There were 969 entires giving information on the year of award, category, motivation, prize share, full name, birth date, birth city, birth country, organization country, death date and death country, among others. Some questions I had were what were the categories (as I didn’t really know what they were), what is the distribution of sex among the laureates, what is the distribution of awards by country and at what is the usual age when laureates get the awards. I obtained the following plots using seaborn and matplotlib.

There are six categories with the most awards given in medicine.

If you’re a man, there’s a high chance you are a nobel laureate.

Most of the Nobel laureates are from the US.

Update: This plot excludes numbers from Literature Nobel laureates since the data does not include their organization countries. By comparison, here is a plot of Nobel laureates by country of birth (top 25 only):

The US dominates in all categories.

Update: The categories above does not include “Literature”, which is weird. After looking at the pandas DataFrame I created, I found that there are missing values under “Organization Country” for “Literature” as category. I have no idea why, but maybe this is because of some political reasons.
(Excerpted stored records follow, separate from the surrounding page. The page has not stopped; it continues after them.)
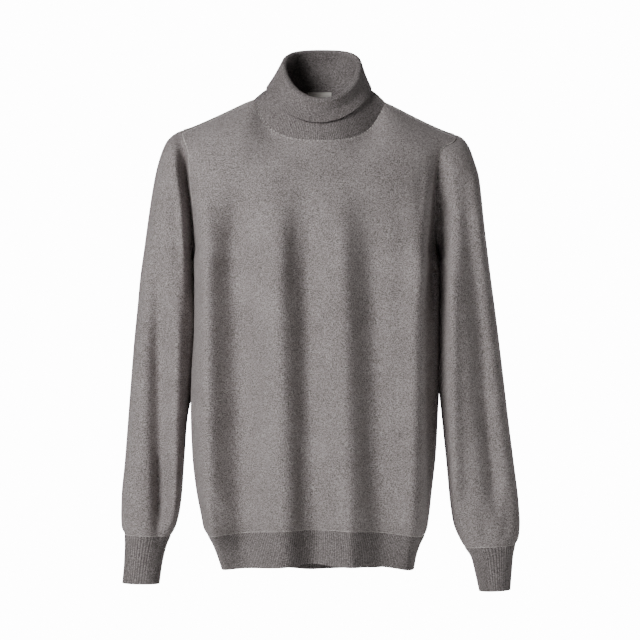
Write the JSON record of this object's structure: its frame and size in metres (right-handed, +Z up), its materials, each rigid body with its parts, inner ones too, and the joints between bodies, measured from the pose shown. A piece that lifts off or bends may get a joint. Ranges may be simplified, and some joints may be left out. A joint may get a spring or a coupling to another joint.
{
  "type": "turtleneck sweater",
  "caption": "Long-sleeved knitted turtleneck sweater, hollow and filled out as worn, with a turned-down ribbed collar and ribbed cuffs and hem.",
  "frame": {"origin": "middle of the neck base, level with the high point of the shoulders, where the wearer's shoulders hold it", "axes": "+Z up, the front faces -Y, +X towards the viewer's right as seen from the front"},
  "size_m": [0.588, 0.249, 0.8021],
  "materials": {
    "heather_wool_knit": "matt fine-gauge knit, heather grey",
    "heather_wool_rib": "matt fine ribbed knit, heather grey",
    "label_tape": "woven tape, left bare"
  },
  "bodies": {
    "root": {"front_panel": "heather_wool_knit", "back_panel": "heather_wool_knit", "left_sleeve": "heather_wool_knit", "right_sleeve": "heather_wool_knit", "collar": "heather_wool_rib", "front_hem_rib": "heather_wool_rib", "back_hem_rib": "heather_wool_rib", "left_cuff": "heather_wool_rib", "right_cuff": "heather_wool_rib", "neck_label": "label_tape"}
  },
  "joints": []
}
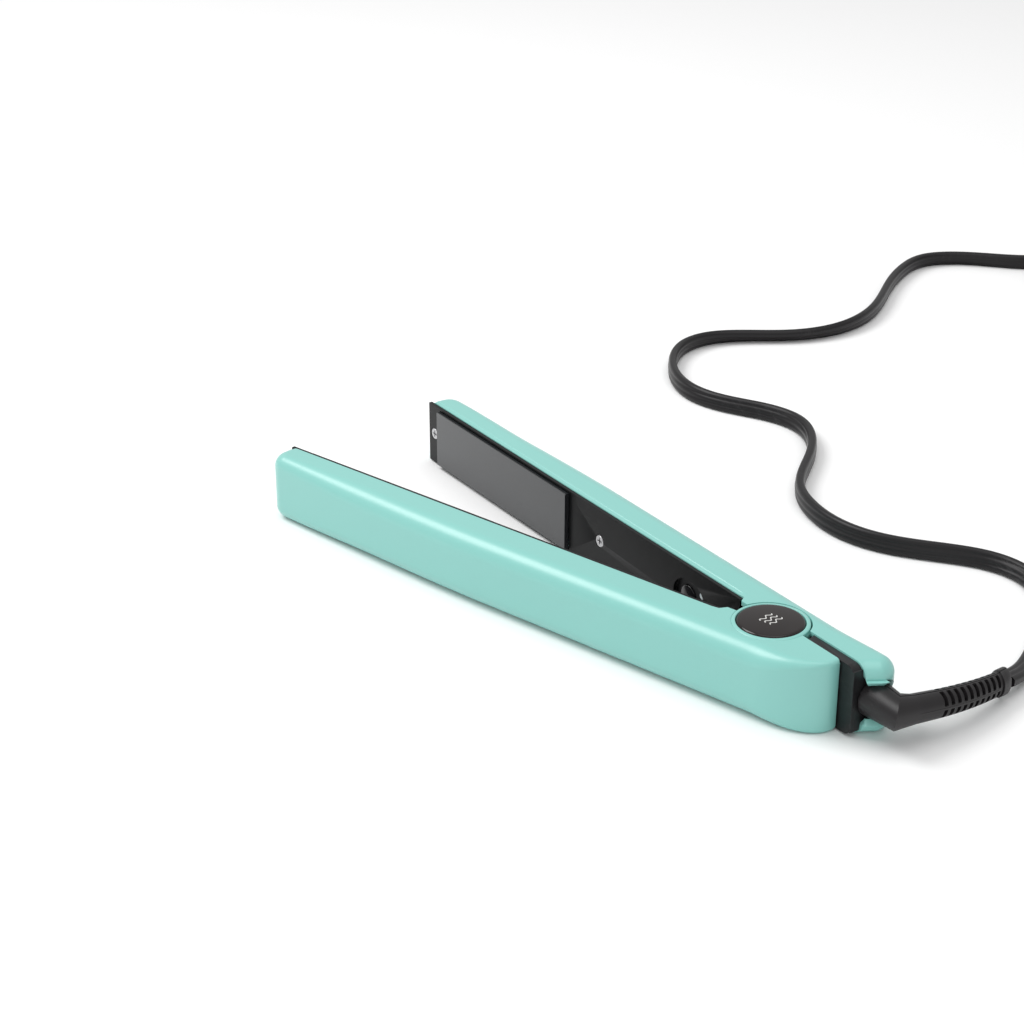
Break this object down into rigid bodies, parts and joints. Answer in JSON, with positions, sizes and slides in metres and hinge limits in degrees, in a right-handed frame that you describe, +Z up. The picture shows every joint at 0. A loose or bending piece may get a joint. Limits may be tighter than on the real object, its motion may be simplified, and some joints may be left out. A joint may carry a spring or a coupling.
{
  "type": "hair straightener",
  "caption": "Flat iron with two hinged mint arms, floating heating plates, a power button, a swivelling cord boot and a flat cord that ends in a tied coil and a plug.",
  "frame": {"origin": "on the hinge axis, at the surface that the straightener lies on", "axes": "+Z up along the hinge axis, +X along the fixed arm from the hinge to its tip, +Y towards the moving arm"},
  "size_m": [0.3611, 0.5525, 0.0281],
  "materials": {
    "mint_plastic": "satin, moulded, faint pearl",
    "black_plastic": "fine satin",
    "dark_nylon": "smooth",
    "brass": "polished",
    "heat_board": "dry, fibrous",
    "silicone": "soft silicone",
    "plate_ceramic": "ceramic coat on aluminium, gloss",
    "heater": "polyimide film over ceramic",
    "circuit_board": "solder mask",
    "components": "moulded",
    "button_plastic": "gloss",
    "clear_lens": "clear",
    "sensor": "glazed",
    "wire": "woven glass sleeve",
    "steel": "plated",
    "cap_gloss": "high gloss, brown black",
    "boot_rubber": "satin",
    "cord_rubber": "satin, ribbed",
    "tie_rubber": "matte"
  },
  "bodies": {
    "fixed_arm": {"fixed_shell": "mint_plastic", "fixed_liner": "black_plastic", "hinge_knuckle": "black_plastic", "tail_block": "black_plastic", "swivel_socket": "dark_nylon", "brush_contacts": "brass", "fixed_heat_shield": "heat_board", "fixed_cushions": "silicone", "control_board": "circuit_board", "board_components": "components", "button_switch": "components", "indicator_lens": "clear_lens", "thermal_fuse": "sensor", "fixed_leads": "wire", "fixed_screws": "steel", "hinge_bushes": "brass", "cord": "cord_rubber", "cord_coil": "cord_rubber", "cord_end": "cord_rubber", "cord_tie": "tie_rubber", "plug_body": "boot_rubber", "plug_blades": "brass", "opening_spring": "steel"},
    "moving_arm": {"moving_shell": "mint_plastic", "moving_liner": "black_plastic", "moving_heat_shield": "heat_board", "moving_cushions": "silicone", "thermistor": "sensor", "moving_leads": "wire", "moving_screws": "steel", "hinge_pin": "steel", "cap_top": "cap_gloss", "cap_bottom": "cap_gloss"},
    "fixed_plate_unit": {"fixed_plate": "plate_ceramic", "fixed_heater": "heater"},
    "moving_plate_unit": {"moving_plate": "plate_ceramic", "moving_heater": "heater"},
    "power_button": {"power_button": "button_plastic"},
    "cord_swivel": {"swivel_spool": "dark_nylon", "slip_rings": "brass", "cord_boot": "boot_rubber"}
  },
  "joints": [
    {"name": "arm_hinge", "type": "hinge", "parent": "fixed_arm", "child": "moving_arm", "pos_m": [0, 0, 0.0135], "axis": [0, 0, -1], "range_deg": [0, 16.4], "stiffness_Nm_per_rad": 1, "springref_deg": -20.05, "deforming": ["opening_spring"]},
    {"name": "fixed_plate_float", "type": "slide", "parent": "fixed_arm", "child": "fixed_plate_unit", "axis": [0, -1, 0], "range_m": [0, 0.0008], "stiffness_N_per_m": 3000, "springref_m": -0.0002, "deforming": ["fixed_cushions"]},
    {"name": "moving_plate_float", "type": "slide", "parent": "moving_arm", "child": "moving_plate_unit", "axis": [-0.2823, 0.9593, 0], "range_m": [0, 0.0008], "stiffness_N_per_m": 3000, "springref_m": -0.0002, "deforming": ["moving_cushions"]},
    {"name": "power_button", "type": "slide", "parent": "fixed_arm", "child": "power_button", "axis": [0, -1, 0], "range_m": [0, 0.0008], "stiffness_N_per_m": 800, "springref_m": -0.0005},
    {"name": "cord_swivel", "type": "hinge", "parent": "fixed_arm", "child": "cord_swivel", "pos_m": [-0.0415, -0.0118, 0.0135], "axis": [1, 0, 0], "continuous": true}
  ]
}
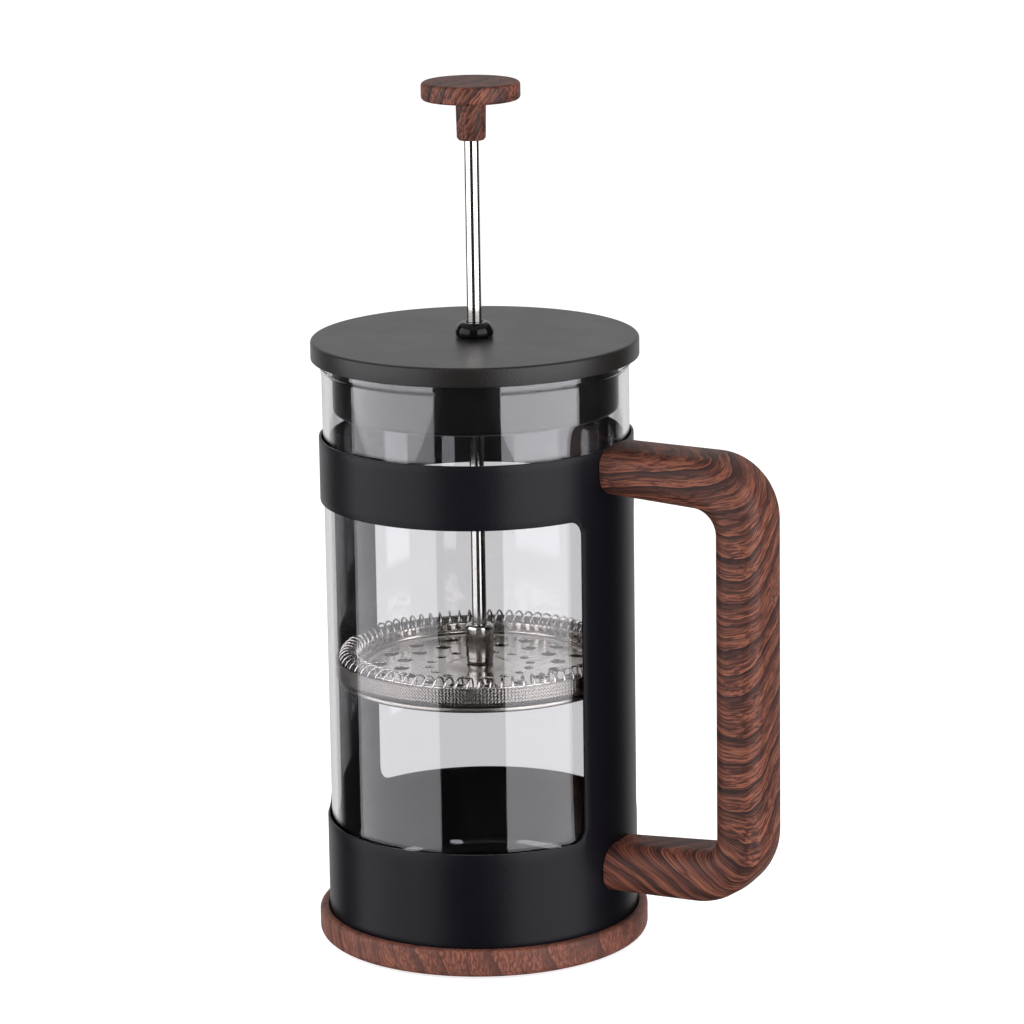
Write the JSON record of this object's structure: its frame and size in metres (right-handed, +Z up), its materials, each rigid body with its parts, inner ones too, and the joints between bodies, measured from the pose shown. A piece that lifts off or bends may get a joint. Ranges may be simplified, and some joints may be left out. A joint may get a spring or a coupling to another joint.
{
  "type": "french press",
  "caption": "Cylindrical press coffee maker: glass beaker in a windowed steel sleeve with a side handle, a plug lid and a sliding plunger with a spring-edged mesh filter.",
  "frame": {"origin": "centre of the pad's underside, on the beaker's axis, on the surface the press stands on", "axes": "+Z up along the plunger rod, +X towards the handle, -X towards the pouring spout"},
  "size_m": [0.1619, 0.1092, 0.2845],
  "materials": {
    "wood_effect": "satin wood-grain transfer print, dark wavy figure on red-brown",
    "black_coat": "matt black powder coat with a fine orange-peel texture",
    "black_plastic": "smooth satin black moulding",
    "gloss_black": "gloss black moulding",
    "steel": "polished stainless steel",
    "fastener_steel": "plain stainless steel",
    "brass": "turned brass",
    "rubber": "matt black foam rubber",
    "glass": "clear borosilicate glass"
  },
  "bodies": {
    "stand": {"base_plate": "wood_effect", "non_slip_pad": "rubber", "base_screw_1": "fastener_steel", "base_screw_2": "fastener_steel", "base_screw_3": "fastener_steel", "frame_sleeve": "black_coat", "handle": "wood_effect", "handle_insert_upper": "brass", "handle_insert_lower": "brass", "handle_screw_upper": "fastener_steel", "handle_screw_lower": "fastener_steel"},
    "glass": {"beaker": "glass"},
    "lid": {"lid_cap": "black_coat", "lid_collar": "black_plastic", "rod_bushing": "gloss_black", "bushing_washer": "fastener_steel", "bushing_nut": "fastener_steel"},
    "plunger": {"knob": "wood_effect", "knob_insert": "brass", "plunger_rod": "steel", "rod_hub": "steel", "spring_plate": "steel", "filter_spring": "steel", "mesh_screen": "steel", "cross_plate": "steel", "clamp_nut": "fastener_steel"}
  },
  "joints": [
    {"name": "beaker_lift", "type": "slide", "parent": "stand", "child": "glass", "axis": [0, 0, 1], "range_m": [0, 0.2]},
    {"name": "lid_lift", "type": "slide", "parent": "glass", "child": "lid", "axis": [0, 0, 1], "range_m": [0, 0.2]},
    {"name": "plunger_slide", "type": "slide", "parent": "lid", "child": "plunger", "axis": [0, 0, 1], "range_m": [-0.059, 0.078]}
  ]
}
It is probably better to look at “Birth Country” instead of “Organization Country”.

Here is the plot of all countries that bore Nobel laureates in all categories, however.

Most of the Nobel laureates are aged around 60 years old.

And finally, since I am a chemist, I decided to look at the most frequently used words in the motivations for awarding the Nobel in Chemistry. The wordcloud below shows this.

In conclusion, one has a high chance of getting a Nobel Prize if one is a male, works in medicine, around 60 years old, and resides in the United States.